Há muitas formas de poder que jogam com múltiplos traços
de personalidade. Mas há traços comuns no arriscado exercício do poder,
como mostra Ana Guinote que em Junho deverá lançar um livro em
co-autoria com Arménio Rego, da Faculdade de Economia e Gestão da
Católica do Porto (ou Católica Porto Business School, no nome oficial), e
Miguel Cunha, da Faculdade de Economia e Gestão da Nova (Nova Business
School, no nome oficial), com o título: “Poder: Veneno e Remédio”. Para
já, acredita que o artigo de revisão agora publicado na revista Annual Review of Psychology
pode ser útil para evitar o veneno ou o “lado negro do poder”. “É
importante que, através do treino, se contrarie a tendência das pessoas
que estão no poder para serem demasiado focadas nas metas,
organizacionais ou pessoais. O treino, de facto, funciona. Depois
pode-se alterar a cultura das organizações para que estejam mais
conscientes e vigilantes para este tipo de perigos associados ao poder: a
tendência para a corrupção ou outros. Devemos também ter o cuidado de
seleccionar pessoas para ocupar cargos de poder que tenham um certo
perfil pessoal que favoreça as relações com os outros, o respeito.”
O
artigo de Ana Guinote não faz distinções de idades no que toca a poder.

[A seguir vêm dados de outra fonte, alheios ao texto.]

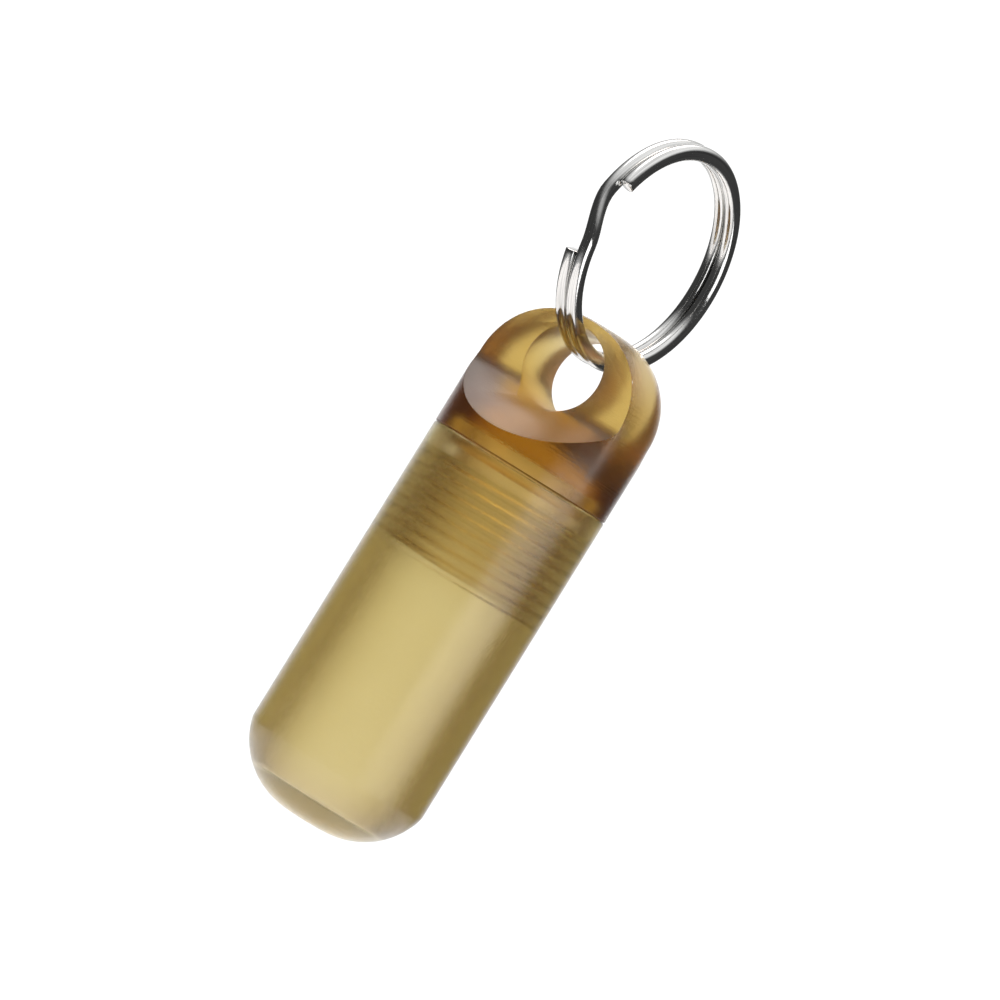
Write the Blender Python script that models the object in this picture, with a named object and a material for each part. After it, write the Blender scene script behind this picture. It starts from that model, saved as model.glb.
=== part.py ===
"""A small storage bottle for a key ring: a turned tube with a rounded base, closed by a screw cap
whose top is milled to a lug, with a seal ring on the cap's neck and a split ring through the lug.

Metres, +Z up. The origin is the centre of the flat on the bottle's base and Z is the common axis
of bottle, seal and cap. Y is the axis of the hole in the lug, from one milled flat to the other.
"""

from math import acos, cos, degrees, radians, sin, sqrt, tan

import bmesh
import bpy
from mathutils import Matrix, Vector

# Sizes that everything else follows
BODY_DIAMETER = 0.0127
TOUCH_GAP = 0.0003
EDGE_BREAK = 0.00012
CUT_OVERRUN = 0.002

# The bottle
BOTTLE_HEIGHT = 0.0260
BASE_FLAT_DIAMETER = 0.0026
BASE_CORNER_HEIGHT = 0.00396
STORE_WALL = 0.00195
STORE_FLOOR = 0.0018
STORE_FLOOR_ROUNDING = 0.0003
SOCKET_DEPTH = 0.0080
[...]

Porém, a investigadora adianta que as crianças têm um código diferente e
que, até por volta dos sete anos, é a força física que distingue quem
tem ou não tem poder. Depois, o “estatuto” no grupo começa a ganhar
importância. E os mais velhos? “Neste momento, estou a comparar os
efeitos do poder ao longo do desenvolvimento adulto. Por exemplo, casos
como Donald Trump ou Theresa May que são pessoas com poder e que são
mais velhas. Não se sabe muito bem como é que o poder afecta as pessoas
depois da meia-idade. Os estudos são feitos normalmente com pessoas mais
novas.” Para já, Ana Guinote descreve o actual Presidente dos Estados
Unidos como alguém que “parece uma pessoa bastante dominadora e muito
voltada para o uso de força”. Alguém discorda?